Connaissant très bien les lieux et les gens qui y vivent, puisqu’il réside à moins de 100 mètres de leur exploitation, Gilles Perret était sans doute le mieux placé pour retracer les évolutions successives, comme replacer chaque être humain dans son contexte. Car la force de ce bouleversant documentaire est de placer en permanence l’humain au centre, pour mieux montrer l’attachement à la nature et aux bêtes, la nécessité d’une transmission, et l’affirmation d’un désir de vie meilleure (passant forcément par le progrès). C’est d’ailleurs cette dernière notion qui nous accompagne tout au long du film, au travers des paroles d’André, le seul grand oncle encore vivant en 2022, aussi touchant que bavard, alors qu’il fait le constat d’un échec humain de leur labeur (solitude, absence de famille, temps monopolisé par le travail) et dresse les pistes d’un progrès étant le seul à pouvoir améliorer leurs conditions d’existence.

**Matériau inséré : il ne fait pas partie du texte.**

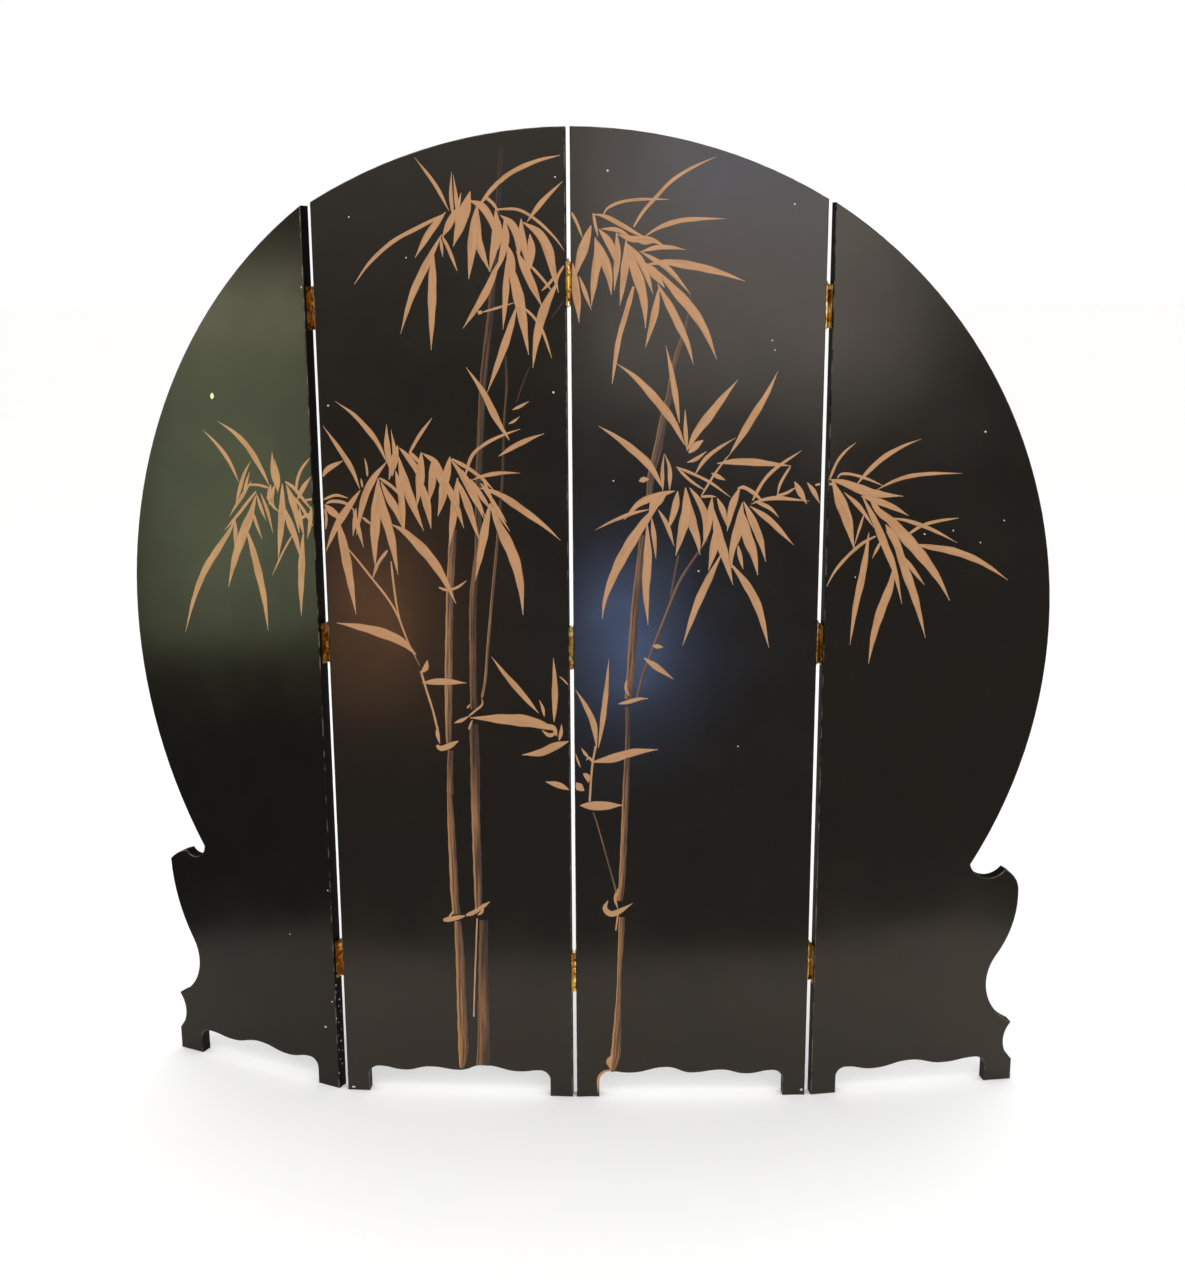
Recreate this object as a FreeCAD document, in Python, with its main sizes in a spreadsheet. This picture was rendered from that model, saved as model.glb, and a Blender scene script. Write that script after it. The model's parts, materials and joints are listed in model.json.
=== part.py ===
import FreeCAD, Part
import math
import os
import Sketcher
from FreeCAD import Placement, Rotation, Vector

# Round folding screen: four lacquered panels whose outlines together make one circle on a low
# shaped stand, hung on nine brass butt hinges. X runs along the screen, Y away from the painted
# side, Z up. The origin lies on the floor under the middle of the screen as it stands.

# Driving sizes in millimetres.
drivingSizes = {
    # the boards, which side by side make the circle; the lift is its lowest point's height
    "innerWidth": 448.5,
    "outerWidth": 437.3,
    "circleLift": 30.8,
    "panelThickness": 25.4,
    "edgeEase": 1.5,
    # the shaped stand, drawn in from the circle's reach and from the circle beside its notch
    "standInset": 30.0,
    "standDrop": 5.8,
    "outerFootWidth": 56.0,
    "outerSeamFootWidth": 50.0,
    "innerFootWidth": 44.0,
    "footSideHeight": 34.0,
    "coveRadius": 20.0,
    "apronHeight": 62.0,
    # hinge places, down from the top of each seam or up from the floor
    "outerHingeDrop": 177.0,
    "outerHingeRise": 273.0,
    "centreHingeDrop": 264.0,
    "centreHingeRise": 267.0,
    # butt hinges
    "leafLength": 76.2,
    "leafCover": 18.0,
    "leafThickness": 2.0,
    "letIn": 0.6,
    "barrelRadius": 5.0,
    "barrelClearance": 0.15,
    "knucklePlay": 0.3,
    "reliefClearance": 0.4,
    "mortiseClearance": 0.15,
    "pinRadius": 2.0,
    "pinClearance": 0.05,
    "pinFoot": 1.6,
    "collarRadius": 3.0,
    "collarHeight": 1.2,
    "neckHeight": 2.4,
    "tipRadius": 1.9,
    # wood screws
    "screwPitch": 29.0,
    "screwLength": 16.0,
    "screwHeadRadius": 3.1,
    "screwShankRadius": 1.6,
    "screwTipLength": 3.0,
    "screwSink": 0.1,
    "screwClearance": 0.05,
    "slotWidth": 0.9,
    "slotDepth": 0.8,
    # length by which every cutter runs past the solid
    "overrun": 4.0,
}

# How the screen stands, in degrees: the inner boards' turns away from a straight line and the
# bend at each outer seam.
standingAngles = {
    "innerLeftAngle": 3.0,
    "innerRightAngle": 1.6,
    "leftBendAngle": 22.3,
    "rightBendAngle": 8.0,
}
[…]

L’une de ses phrases, constatant qu’à tout faire pour le travail, « la jeunesse sera passée », émeut forcément, et entre en résonance avec la volonté des deux hommes qui gèrent aujourd’hui les lieux, ballottés entre astreinte et désir de congés et de temps à dédier à leur famille. Peu à peu le(s) progrès (humain ou technologique) se mesure pour les hommes, alors que les rituels (la première sortie des vaches aux champs…) semblent immuables. Après des documentaires ou fiction plus politiques, tels que "De mémoires d'ouvriers", "La Sociale", "L'Insoumis" (sur Jean Luc Mélanchon), "J'veux du soleil" (sur les gilets jaunes), "Debout les femmes !" ou "Reprise en main", Gilles Perret, sans occulter les difficultés (sur l’équilibre financier, l’influence des grands groupes, la difficile place de la femme dans le métier…), semble ici trouver le parfait équilibre entre espoirs, réussites et échecs. On ressort ainsi du film persuadé que des évolutions sont encore possibles, et que l’équilibre entre travail et vie personnelle peut continuer à s’améliorer. Mais surtout en cette période de reculades imbéciles sur certaines contraintes environnementales (jachère, maintient des haies, usage de pesticides…), ayant pourtant traits à la qualité des terres et de l’alimentation, qu’il y a aujourd’hui parmi les agriculteurs des gens aussi respectueux de la nature, que soucieux de transmettre un outil de travail (la terre), géré dans un esprit de durabilité. En cela, "La Ferme des Bertrand" tombe à pic, dans une actualité brûlante.